For the Real Estate License Exam, you will need to know that the basis for the relationship between a property manager and a property owner is a contract called the property management agreement. Although every agreement is unique, particularly with respect to the details of duties, responsibilities, and payments, certain elements need to be specifically addressed in any property management agreement, including:

  • Who: The parties to the agreement (both the property owner and the property manager) need to be clearly identified. In any partnership situation, both partners need to sign. The appropriate corporate officer needs to sign for a corporation.

  • Where: The property to be managed needs to be clearly identified at least by its address and possibly by legal description. If any elements of the property are not to be managed by the property manager, they need to be identified.

  • How long: The term or length of the agreement needs to be stated. Owners tend to want a short time frame; managers want a longer one. A minimum of one year is the general recommendation, because that gives managers a chance to show their skills and recoup some of their initial expenses in setting up a management program for the building.

  • What — manager’s duties: The manager’s duties need to be clearly defined and stated. All parties to the agreement need to know whether the manager will collect rents, pay bills, contract for maintenance, and so on.

  • What — manager’s authority as an agent: As a general agent, the manager usually has authority over a range of activities on behalf of the owner. The extent of this authority needs to be spelled out in the agreement. For example, the agreement should specify whether the manager has the final word in setting rent rates or must check with the owner for approval.

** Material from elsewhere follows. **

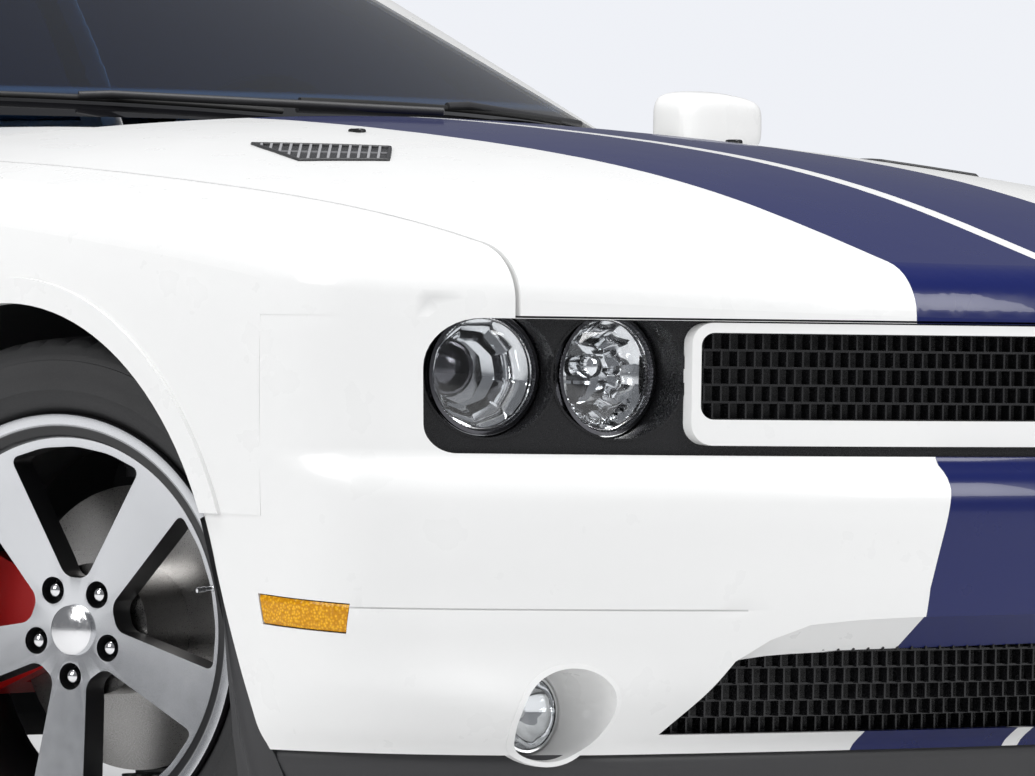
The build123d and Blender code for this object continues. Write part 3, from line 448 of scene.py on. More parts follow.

  • What information and when — reporting: The principal form of communication between a property owner and a manager are the periodic reports prepared by the manager. The timing and content of these reports are negotiable and vary with the type and complexity of the building being managed. Monthly reports are typical and can contain a variety of income, expense, vacancy, expiring leases, and maintenance information.

  • Who pays what — allocation of expenses: This part of the agreement states which costs, if any, are paid out of the manager’s fees rather than from the income of the building. For example the manager may be responsible for the costs of advertising, especially if the manager receives an extra bonus for new leases.

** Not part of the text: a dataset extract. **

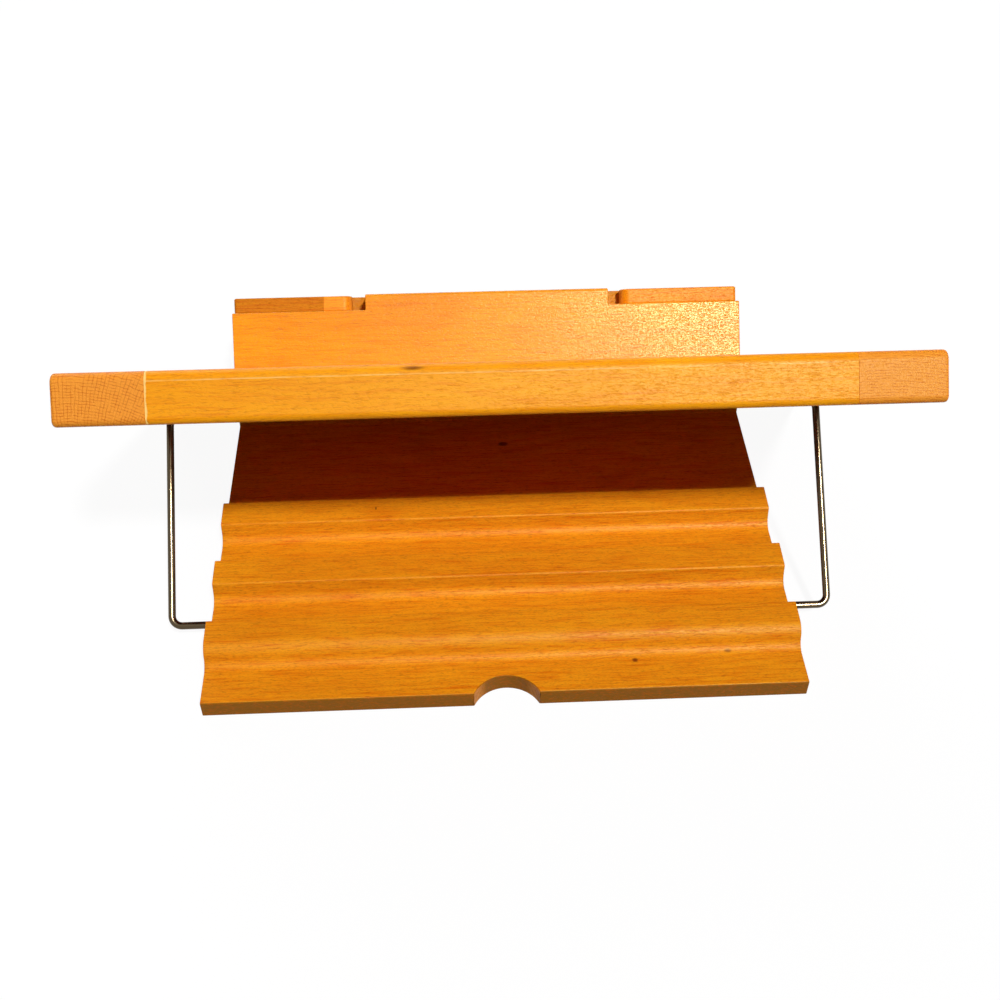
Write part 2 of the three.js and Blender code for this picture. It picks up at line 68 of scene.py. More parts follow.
UP_PANEL = Vector((1, 0, 0)).cross(INTO_BACK)
PANEL_TURN = Matrix(((1, 0, 0), INTO_BACK, UP_PANEL)).transposed()
PANEL = Matrix.Translation(PIN) @ PANEL_TURN.to_4x4()
BAIL_PIVOT = PANEL.inverted() @ Vector(JOINTS["bail_swing"]["pos_m"])

# Lengths that count as none
TOUCHING = 1e-5
MERGE = 1e-6
MM = 0.001

# Screws: radius of the shank and depth of the head
STRAP_SCREW = (0.0015, 0.0009)
HOLDER_SCREW = (0.002, 0.002)
LEDGE_SCREW = (0.0015, 0.0016)


# -------------------- measuring the frame


def panel_box(*nodes):
    """Lowest and highest corner of nodes, along the panel's own axes."""
    upright = PANEL.inverted()
    places = [upright @ v.co for n in nodes for v in frame["nodes"][n].data.vertices]
    return Vector(map(min, zip(*places))), Vector(map(max, zip(*places)))


BAIL_ROUND = 0.0015
BAIL_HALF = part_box("bail")[1].x - BAIL_ROUND
BAIL_BAR = Vector((0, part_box("bail")[1].y - BAIL_ROUND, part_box("bail")[0].z + BAIL_ROUND))
BAIL_ARM = (BAIL_BAR - Vector(JOINTS["bail_swing"]["pos_m"])).length


# -------------------- sizes and colours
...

  • How much — the fee: The fee for any management agreement is completely negotiable, but it’s usually based on one or more of the following:

    • Commission on new leases

    • Fixed fees

    • Percentage of the gross (before expenses are deducted) or net (after expenses are deducted) income from the building

    • A combination of any two or three of the first three

  • What the landlord wants: A clear statement of the owner’s objectives for owning the building can be made part of the management agreement or addressed in some other written format. The manager must have a clear idea whether the owner is seeking long- or short-term profits or other financial objectives from his investment. Furthermore, it’s important for the manager to meet the owner’s objectives without compromising honesty or ethics.